Conrail has never stated specifically how the derailment occurred, other than to say two cars from the westbound train derailed and crashed into the oncoming freight. Company officials have said, however, that ″human error″ may have led to the accident.

Conrail has told federal investigators that event recorders, similar to planes’ black boxes, show the westbound train may have been traveling twice the 30 mph speed limit before it derailed.

Thirty-four cars derailed, including a tanker that leaked phosphorus oxychloride.

The fired crew members were on the westbound train. No action was taken against the four crew members on the eastbound train.

Conductor Bill Winland of Wellsville, Ohio, engineer Scott Hautz of Harrisburg and brakeman Robert Corey of Pittsburgh had been suspended without pay since April 15, according to Arnold.

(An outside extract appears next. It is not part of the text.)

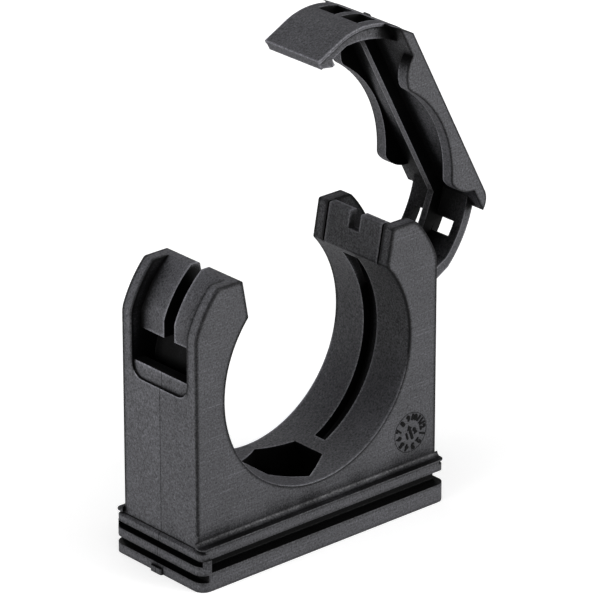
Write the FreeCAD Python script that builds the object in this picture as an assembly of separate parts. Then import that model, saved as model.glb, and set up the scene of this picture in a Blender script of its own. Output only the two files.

Conrail conducted an internal hearing on the matter from April 21 to April 30, but has not released a transcript of the findings and has not commented on the proceedings.

The Federal Railroad Administration has not yet released the results of drug and alcohol tests performed on crew members.

No serious injuries were reported as a result of the leaking gas, an additive for gasoline and hydraulic fluid that vaporizes when it hits the air and turns to acid in the lungs.